Modellen voor toegangsbeheer
Het bepalen van beperkingen voor enkele onderwerpen en resources is eenvoudig, maar niet schaalbaar. Daarom heeft de industrie veel modellen voor toegangsbeheer ontwikkeld om het effectief te beheren. In de context van Identiteit en toegangsbeheer (Identity and access management, IAM) , zijn de volgende enkele veel voorkomende modellen voor toegangsbeheer:
- Rolgebaseerde toegangscontrole (RBAC) : Een model dat machtigingen toewijst aan rollen, en vervolgens rollen toewijst aan onderwerpen. Bijvoorbeeld, een admin-rol kan toegang hebben tot alle resources, terwijl een gebruikersrol mogelijk toegang heeft tot beperkte resources.
- Attribuut-gebaseerde toegangscontrole (Attribute-based access control, ABAC) : Een model dat attributen (eigenschappen) van het onderwerp, de resource en de omgeving gebruikt om beslissingen over toegangsbeheer te nemen. Bijvoorbeeld, een gebruiker met het attribuut “afdeling=engineering” heeft mogelijk toegang tot technische resources.

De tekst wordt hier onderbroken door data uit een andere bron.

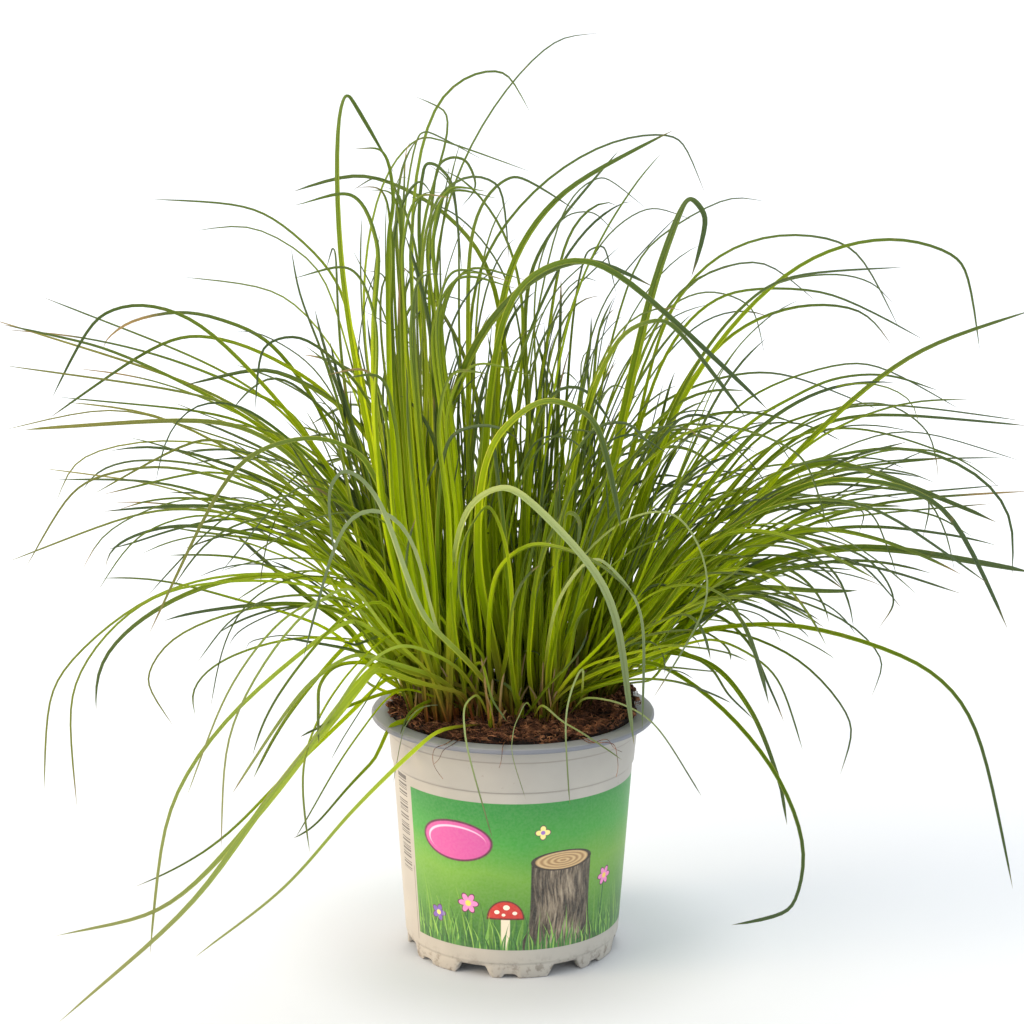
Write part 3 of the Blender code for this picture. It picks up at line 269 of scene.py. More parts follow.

Er zijn ook andere modellen voor toegangsbeheer zoals policy-based access control (PBAC) . Elk model heeft zijn eigen sterke en zwakke punten, en de keuze van het model hangt af van jouw gebruikssituatie en vereisten.
Toegangsbeheer in OAuth 2.0
In de context van OAuth 2.0 wordt toegangsbeheer meestal geïmplementeerd met behulp van scopes . Gewoonlijk is de waarde van een scope een string die de resource en de actie combineert. Bijvoorbeeld, read:orders
of write:profile
.
[!Note] De term “scopes” is in de meeste gevallen uitwisselbaar met “machtigingen”.
Het is belangrijk op te merken dat OAuth 2.0 de structuur en betekenis van scopes niet definieert. De interpretatie van scopes is overgelaten aan de Resource server , en de uitgifte van scopes is overgelaten aan de Autorisatieserver (Authorization server) .
Bijvoorbeeld, een gebruiker (onderwerp) moet zijn bestellingen (resource) openen in een e-commerce systeem. Door gebruik te maken van OAuth 2.0, kun je een scope read:orders
definiëren en een webapplicatie (client) zal deze scope aanvragen van de authorization server. Hier is een vereenvoudigde flow:
In deze flow, afhankelijk van de technische architectuur, kan de resource server een API-service zijn of kan het de client (webapplicatie) zelf zijn zolang deze de mogelijkheid heeft om toegang te krijgen tot de resource (bestellingen).
De resource indicator parameter
Hoewel mensen vaak scopes definiëren met resource en actie (bijv. read:orders
, waarbij orders
de resource is en read
de actie), is de schaalbaarheid van deze benadering beperkt wanneer het aantal resources en acties toeneemt. RFC 8707 introduceert de resource
parameter (dwz resource indicators ) aan OAuth 2.0, waardoor clients de resources kunnen specificeren die ze willen openen.
De RFC specificeert dat de resource
parameter een URI moet zijn die de resource vertegenwoordigt. In plaats van eenvoudigweg orders
te gebruiken, zou je bijvoorbeeld https://api.example.com/orders
kunnen gebruiken. Deze methode helpt naamsconflicten te voorkomen en verbetert de precisie van resource matching door het daadwerkelijke resource-URL te gebruiken.
Ondersteuning van de authorization server
OAuth 2.0 definieert niet hoe de authorization server toegangsbeheer moet uitvoeren. Het laat de implementatiedetails over aan de authorization server. Daarom kan de keuze van authorization server een grote invloed hebben op het toegangsbeheersmechanisme. Bijvoorbeeld, sommige authorization servers kunnen resource indicators ondersteunen, terwijl andere dat misschien niet doen. Het is belangrijk om te beslissen welk model voor toegangsbeheer je wilt gebruiken op basis van je zakelijke vereisten en vervolgens een authorization server te kiezen die dat model ondersteunt. Als je niet zeker bent over het toegangsbeheermodel, is Rolgebaseerde toegangscontrole (RBAC) voldoende voor de meeste gevallen.